Since, from Equations (5.11), we get $uy=-Aux$ , we would have $-2\delta Axu=0$ , which implies that $\delta =0$ , by Lemma 5.5.

Then $w'=0$ , as claimed. The same reasoning can also be used to prove that $u"=0$ .

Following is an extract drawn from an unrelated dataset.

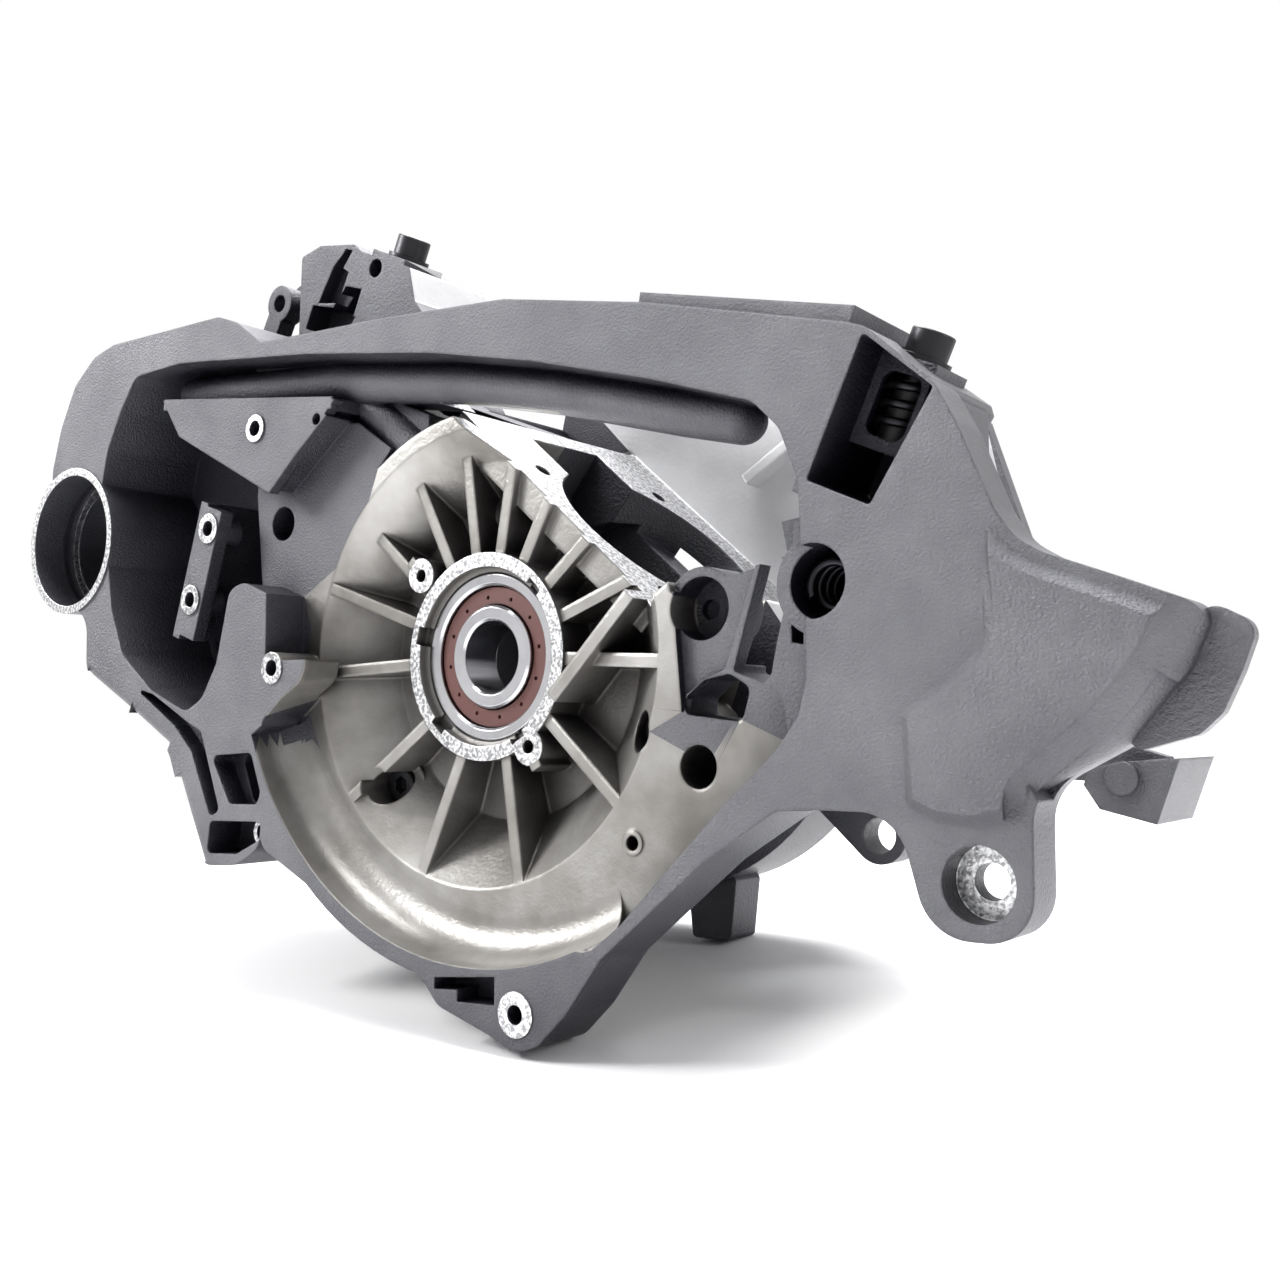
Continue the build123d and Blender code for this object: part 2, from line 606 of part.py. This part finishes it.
# Everything bored or cut last
with BuildPart() as fan_cuts:
    post(0, 0, bearing_outer_r, hub_face - 1, bearing_width / 2)
    post(0, 0, bearing_outer_r + 1.1, hub_face - 1, -bearing_width / 2)
    post(0, 0, shoulder_r, hub_face - 1, bowl_floor + 8)
    for angle in (45, 165, 228, 300):
        c, n = cos(radians(angle)), sin(radians(angle))
        bar((18 * c, 18 * n), (22.6 * c, 22.6 * n), 4.5, hub_face - 1, hub_face + 3.2)
    for x, z, radius, face, back, hole_r, hole_depth in tapped_bosses:
        post(x, z, hole_r, face - 1, face + hole_depth)
    for x, z, front, seat in joint_screws:
        post(x, z, m5_head_r + 0.25, rim - 1, seat)
        post(x, z, m5_clear_r, rim - 1, fan_mating + 1)
    for x, z in joint_dowels:
        post(x, z, dowel_r, fan_mating - dowel_length / 2, fan_mating + 1)
    for along in (-stud_along, stud_along):
        seat_hole(along, -stud_across, m5_core_r, -14, 1, Mode.ADD)
    post(*deep_hole, deep_hole_r, plate_face - 1, deep_hole_floor)
    post(deep_hole[0] - 2.6, deep_hole[1] + 0.4, m5_core_r, plate_face - 1, deep_hole_floor + 2)
    slab(plate_slot, plate_face - 1, fan_mating + 1, Mode.ADD, 1.0)
    slab(plate_quarter, plate_face - 1, 1, Mode.ADD, 2.0)
    post(side_hole_x, side_hole_z, side_hole_r, rim - 1, side_hole_back)
    post(lobe_x, lobe_z, 6.55, rim - 4, rim + 6)
    post(lobe_x, lobe_z, 3.2, rim - 4, wing_back + 1)
    for mount in (rear_mount, front_mount):
        tower_bore(mount)
    spring_window(rear_mount, rear_tower_front)
    post(*front_eye, 2.4, -5, 14)
    post(-40.7, 101.4, 2.4, front_tower_front - 1, front_tower_front + 7)
    post(filler_x, filler_z, filler_mouth_r, rim - 1, filler_step)
    post(filler_x, filler_z, filler_mouth_r + 0.8, filler_step - 3.2, filler_step - 1.2)
    post(filler_x, filler_z, filler_bore_r, filler_step - 1, 11)
    post(-46.7, 60.4, 1.5, rim, rim + 8)
    slab([(-122, 4), (-104, 4), (-104, 14), (-124, 14)], 4, 9, Mode.ADD, 3.0)
    slab(window_outline, rim - 1, fan_mating + 1, Mode.ADD, window_corner)
    rod((-28, 55.3), (-19, 48.5), -6, 3.6)
    slab([(1, -71.5), (19, -69.5), (19, -75.5), (8, -76), (8, -73.5), (1, -74)], rim - 1, rim + 7)

with BuildPart() as crankcase_fan_side:
    add(fan_walls.part)
    add(fan_core.part)
    add(fan_fittings.part)
    add(fan_cuts.part, mode=Mode.SUBTRACT)
    add(cylinder_port.part, mode=Mode.SUBTRACT)
crankcase_fan_side.part.label = "crankcase_fan_side"

# Clutch side casting, first its walls: oil tank, flange, bowl of the clutch and the wall beyond the cylinder
with BuildPart() as clutch_walls:
    slab(tank_outline, clutch_mating, tank_back, Mode.ADD, wall_corner)
    slab(tank_cavity_outline, clutch_mating, tank_back - 4, Mode.SUBTRACT, cavity_corner)
    slab(back_outline, clutch_mating, clutch_mating + 8)
    post(0, 0, chamber_r + chamber_wall, clutch_mating, clutch_mating + 8)
    slab(dry_pocket, clutch_mating, tank_back - 4, Mode.SUBTRACT, cavity_corner)
    slab(bay_outline, clutch_mating, seat_back, Mode.SUBTRACT)
    slab(far_wall, seat_back, well_front + 2)

with BuildPart() as clutch_core:
    ring_shell([
        (chamber_r, clutch_mating), (chamber_r + chamber_wall, clutch_mating), (chamber_r + chamber_wall, 45),
        (well_r, well_front - 4), (well_r, well_back), (well_r - 3.5, well_back), (well_r - 3.5, well_front),
        (41, web_back), (hub_r - 3, web_back), (hub_r - 3, web_front), (chamber_r, web_front),
    ])
    slab(bay_outline, clutch_mating - 1, seat_back, Mode.SUBTRACT)
    slab([seat_point(seat_front), seat_point(seat_rear), (42, -8), (0, 0), (-38, 20)], clutch_mating, web_back + 3)
    slab([seat_point(seat_front), seat_point(seat_rear), seat_point(seat_rear, seat_thickness),
          seat_point(seat_front, seat_thickness)], web_back, seat_back + 1)
    for along in (-stud_along, stud_along):
        seat_hole(along, stud_across, 5.2, -16, 0, Mode.ADD)
    post(0, 0, hub_r, web_front, clutch_bearing_y + bearing_width / 2 + 2)

# Ribs, columns, arms and feet
with BuildPart() as clutch_fittings:
    for angle in (200, 245, 290, 325, 0):
        bar((23 * cos(radians(angle)), 23 * sin(radians(angle))),
            (55 * cos(radians(angle)), 55 * sin(radians(angle))), 3, web_front + 2, well_front - 3)
    for start, end in (((30, 48), (66, 70)), ((52, 30), (88, 52)), ((70, 14), (100, 30))):
        bar(start, end, 3, seat_back - 6, seat_back + 1)
    for x, z, *_ in joint_screws:
        post(x, z, screw_column_r, clutch_mating, clutch_mating + screw_depth + 3)
    for x, z in joint_dowels:
        post(x, z, dowel_r + 3, clutch_mating, clutch_mating + 12)
    bar((-64, 64), (-36, 66), 10, clutch_mating + 4, tank_back)
    bar(*column_web, column_web_width, clutch_mating, clutch_mating + screw_depth)
    slab(far_arm, seat_back, well_front + 2)
    slab(far_bracket, bracket_front, well_front + 2)
    post(*bracket_pin, 3.4, bracket_front - 1.2, bracket_front + 1)
    lug_arm(ring_lug, (52, -28), 14, ring_lug_front, ring_lug_front + 8)
    slab(rear_foot, well_front, well_front + foot_depth, Mode.ADD, 1.5)
    slab(front_foot, front_foot_y, front_foot_y + foot_depth, Mode.ADD, 1.5)

with BuildPart() as clutch_cuts:
    bearing_mouth = clutch_bearing_y + bearing_width / 2 + 3
    post(0, 0, bearing_outer_r, clutch_bearing_y - bearing_width / 2, bearing_mouth)
    post(0, 0, shoulder_r, web_front - 1, bearing_mouth)
    for x, z, *_ in joint_screws:
        post(x, z, m5_r, clutch_mating - 1, clutch_mating + screw_depth)
    for x, z in joint_dowels:
        post(x, z, dowel_r, clutch_mating - 1, clutch_mating + dowel_length / 2 - gasket_thickness)
    for along in (-stud_along, stud_along):
        seat_hole(along, stud_across, m5_core_r, -14, 1, Mode.ADD)
    post(*ring_lug, 4.3, ring_lug_front - 1, ring_lug_front + 9)
    slab(window_outline, clutch_mating - 1, tank_back + 1, Mode.ADD, window_corner)

with BuildPart() as crankcase_clutch_side:
    add(clutch_walls.part)
    add(clutch_core.part)
    add(clutch_fittings.part)
    add(clutch_cuts.part, mode=Mode.SUBTRACT)
    add(cylinder_port.part, mode=Mode.SUBTRACT)
crankcase_clutch_side.part.label = "crankcase_clutch_side"

with BuildPart() as crankcase_gasket:
    extrude(mating_face(clutch_mating), amount=gasket_thickness)
    for x, z, *_ in joint_screws:
        post(x, z, m5_clear_r, fan_mating - 1, clutch_mating + 1, Mode.SUBTRACT)
    for x, z in joint_dowels:
        post(x, z, dowel_r, fan_mating - 1, clutch_mating + 1, Mode.SUBTRACT)
crankcase_gasket.part.label = "crankcase_gasket"


def race(y):
    """Cuts the ball track of a bearing at depth y."""
    with Locations(Location((0, y, 0), (90, 0, 0))):
        Torus(pitch_r, ball_r + race_clearance, mode=Mode.SUBTRACT)


def bearing_ring(y, inner_r, outer_r):
    """A bearing ring with chamfered edges, from its bore radius and outer radius."""
    half = bearing_width / 2
    edge = 0.6
    with BuildPart() as ring:
        ring_shell([
            (inner_r + edge, y - half), (outer_r - edge, y - half), (outer_r, y - half + edge),
            (outer_r, y + half - edge), (outer_r - edge, y + half), (inner_r + edge, y + half),
            (inner_r, y + half - edge), (inner_r, y - half + edge),
        ])
        race(y)
    return ring.part


def bearing_cage(y, outward):
    """The moulded snap cage: a crown with its closed face outwards and a pocket for each ball."""
    closed = y + outward * 4.6
    open_side = y - outward * 2.0
    with BuildPart() as cage:
        post(0, 0, outer_land_r - 0.35, min(closed, open_side), max(closed, open_side))
        post(0, 0, inner_ring_r + 0.35, y - 6, y + 6, Mode.SUBTRACT)
        with Locations(Location((0, y, 0), (90, 0, 0))):
            with PolarLocations(pitch_r, ball_count):
                Sphere(ball_r + cage_clearance, mode=Mode.SUBTRACT)
        with Locations(Location((0, closed, 0), (90, 0, 0))):
            with PolarLocations(pitch_r, cage_pits, start_angle=8):
                Cylinder(0.5, 1.6, mode=Mode.SUBTRACT)
    return cage.part


def bearing_balls(y):
    """The balls of one bearing."""
    with BuildPart() as balls:
        with Locations(Location((0, y, 0), (90, 0, 0))):
            with PolarLocations(pitch_r, ball_count):
                Sphere(ball_r)
    return balls.part


def cap_screw(plane, length):
    """A hexagon socket cap screw whose head stands on the plane and whose shank goes down from it."""
    with BuildPart() as screw:
        with BuildSketch(plane.offset(-length)):
            Circle(m5_r)
        extrude(amount=length)
        with BuildSketch(plane):
            Circle(m5_head_r)
        extrude(amount=m5_head_height)
        with BuildSketch(plane.offset(m5_head_height)):
            RegularPolygon(m5_hex_r, 6)
        extrude(amount=-m5_head_height / 2, mode=Mode.SUBTRACT)
        head_rim = screw.edges().filter_by(GeomType.CIRCLE).filter_by(lambda e: abs(e.radius - m5_head_r) < 0.01)
        top = max(head_rim, key=lambda e: plane.to_local_coords(e.center()).Z)
        fillet(top, 0.5)
    return screw.part


def mount_washer(base):
    """The flat washer under a captive screw."""
    plane = lean_plane(*base, spring_lean)
    with BuildPart() as washer:
        with BuildSketch(plane):
            Circle(washer_r)
            Circle(m5_clear_r, mode=Mode.SUBTRACT)
        extrude(amount=washer_thickness)
    return washer.part


def mount_screw(base):
    """The captive screw of a suspension spring, down into its plug."""
    return cap_screw(lean_plane(*base, spring_lean).offset(washer_thickness), screw_reach)


def mount_plug(base):
    """The moulded plug that the captive screw draws up inside the spring."""
    plane = lean_plane(*base, spring_lean)
    with BuildPart() as plug:
        with BuildSketch(plane.offset(-plug_foot - plug_flange)):
            Circle(tower_bore_r - 0.3)
        extrude(amount=plug_flange)
        with BuildSketch(plane.offset(-plug_foot)):
            Circle(plug_r)
        extrude(amount=plug_foot - plug_top)
        with BuildSketch(plane.offset(washer_thickness - screw_reach)):
            Circle(m5_r)
        extrude(amount=screw_reach, mode=Mode.SUBTRACT)
    return plug.part


def coil_spring(plane, radius, pitch, length):
    """A round wire coil spring that stands on the plane."""
    with BuildPart() as spring:
        with BuildLine():
            coil = Helix(pitch, length, radius, center=plane.origin, direction=plane.z_dir)
        with BuildSketch(Plane(origin=coil @ 0, z_dir=coil % 0)):
            Circle(wire_r)
        sweep(path=coil, is_frenet=True)
    return spring.part


def mount_spring(base):
    """The suspension spring in a tower, between the wall over it and the plug's flange."""
    plane = lean_plane(*base, spring_lean).offset(-plug_foot + wire_r)
    return coil_spring(plane, coil_r, coil_pitch, plug_foot - tower_top - 2 * wire_r)


# Joint screws and dowel sleeves
with BuildPart() as crankcase_screws:
    for x, z, front, seat in joint_screws:
        add(cap_screw(Plane(origin=(x, seat, z), z_dir=(0, -1, 0)), clutch_mating + screw_depth - 2 - seat))
crankcase_screws.part.label = "crankcase_screws"

with BuildPart() as dowel_sleeves:
    for x, z in joint_dowels:
        post(x, z, dowel_r, fan_mating - dowel_length / 2, clutch_mating + dowel_length / 2 - gasket_thickness)
        post(x, z, dowel_bore_r, 0, 60, Mode.SUBTRACT)
dowel_sleeves.part.label = "dowel_sleeves"

side_spring_plane = Plane(origin=(side_hole_x, side_hole_back - wire_r, side_hole_z), z_dir=(0, -1, 0))
with BuildPart() as side_spring:
    add(coil_spring(side_spring_plane, side_coil_r, side_coil_pitch, 11.5))
side_spring.part.label = "side_spring"

pieces = [
    crankcase_fan_side.part, crankcase_clutch_side.part, crankcase_gasket.part, crankcase_screws.part,
    dowel_sleeves.part, side_spring.part,
]
for side, y, outward in (("fan", fan_bearing_y, -1), ("clutch", clutch_bearing_y, 1)):
    made = {
        "outer_ring": bearing_ring(y, outer_land_r, bearing_outer_r),
        "inner_ring": bearing_ring(y, bearing_bore_r, inner_ring_r),
        "cage": bearing_cage(y, outward),
        "balls": bearing_balls(y),
    }
    for piece_name, piece in made.items():
        piece.label = f"{side}_bearing_{piece_name}"
        pieces.append(piece)
for place, base in (("rear", rear_mount), ("front", front_mount)):
    made = {
        "screw": mount_screw(base),
        "washer": mount_washer(base),
        "spring": mount_spring(base),
        "plug": mount_plug(base),
    }
    for piece_name, piece in made.items():
        piece.label = f"{place}_mount_{piece_name}"
        pieces.append(piece)

os.makedirs("parts", exist_ok=True)
for piece in pieces:
    export_step(piece, f"parts/{piece.label}.step")
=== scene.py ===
import bpy
import math
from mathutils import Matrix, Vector

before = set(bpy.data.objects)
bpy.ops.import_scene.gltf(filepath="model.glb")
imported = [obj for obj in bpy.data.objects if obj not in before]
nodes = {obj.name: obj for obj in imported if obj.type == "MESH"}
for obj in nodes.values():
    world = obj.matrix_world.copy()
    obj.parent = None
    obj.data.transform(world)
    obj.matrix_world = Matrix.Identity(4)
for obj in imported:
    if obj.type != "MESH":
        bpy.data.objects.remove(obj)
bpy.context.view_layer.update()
MM = 0.001


# Materials
def new_material(name):
    """A material with its node tree and shader."""
    material = bpy.data.materials.new(name)
    material.use_nodes = True
    tree = material.node_tree
    return material, tree, tree.nodes["Principled BSDF"]


def object_coords(tree):
    return tree.nodes.new("ShaderNodeTexCoord").outputs["Object"]


def noise(tree, scale, detail, roughness):
    """A noise texture in object coordinates."""
    texture = tree.nodes.new("ShaderNodeTexNoise")
    texture.inputs["Scale"].default_value = scale
    texture.inputs["Detail"].default_value = detail
    texture.inputs["Roughness"].default_value = roughness
    tree.links.new(object_coords(tree), texture.inputs["Vector"])
    return texture.outputs["Fac"]


def ramp(tree, value, stops):
    """A colour ramp from (position, colour) stops."""
    node = tree.nodes.new("ShaderNodeValToRGB")
    elements = node.color_ramp.elements
    while len(elements) < len(stops):
        elements.new(0.5)
    for element, (position, colour) in zip(elements, stops):
        element.position = position
        element.color = (*colour, 1.0)
    tree.links.new(value, node.inputs["Fac"])
    return node.outputs["Color"]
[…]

We claim now that $wu^2=0$ and $w^2u=0$ . Multiplying by u Equation (5.15) ${}_I$ , one gets

(5.19) $$ \begin{align} 2Du^2w+zuu'=0. \end{align} $$

Since we have just shown that for T general, also the condition $zu^2=0$ is satisfied (see Equation (5.17)), we can deform it at the first order:

(5.20) $$ \begin{align} 0\equiv (z+tDw+sEu)(u+tu')^2 \quad\mod \langle t,s\rangle^2 \qquad \mbox{ and so }\qquad Du^2w+2zuu'=0. \end{align} $$

Putting together Equations (5.19) and (5.20), one gets

$$ \begin{align*}u^2w=0.\end{align*} $$

Let us now do the same for the second claim. Multiplying by w the Equation (5.13) ${}_{II}$ , we get $2Euw^2+zww"=0$ . Moreover, by deforming the condition $zw^2=0$ (see Equation (5.17)), we get ${Euw^2+2zww"=0}$ . As before, putting together these last conditions, one gets

$$ \begin{align*}uw^2=0\end{align*} $$

by using $E\neq 0$ (see Remark 5.10).

We claim now that $zuw=0$ . In order to show this last claim, let us deform the condition just obtained (i.e., $u^2w=0$ ):

$$ \begin{align*}0\equiv (u+tu')^2(w+sw") \quad\mod \langle t,s\rangle^2 \qquad\mbox{ and so }\qquad uwu'=0.\end{align*} $$

Write $u'$ as $\alpha x+\beta y+\gamma z+\delta w$ for simplicity. Since $xuw=yuw=uw^2=0$ and since $z^2w=0$ by definition of w, one has

$$ \begin{align*}0=uwu'=\gamma zuw\qquad z^2u'=\gamma z^3.\end{align*} $$

If $\gamma \neq 0$ we have done, let us then assume $\gamma =0$ : we get $z^2u'=0$ , and multiplying by z Equation (5.15) ${}_I$ we get $2Dzuw=0$ , as desired.

Finally, having $zuw=0$ yields a contradiction: in this case, from Equations (5.11), we would have $xw^2=0$ , which is not possible by Equation (5.18). Hence, neither $\psi _2$ nor $\psi _3$ can be diagonalizable for T general.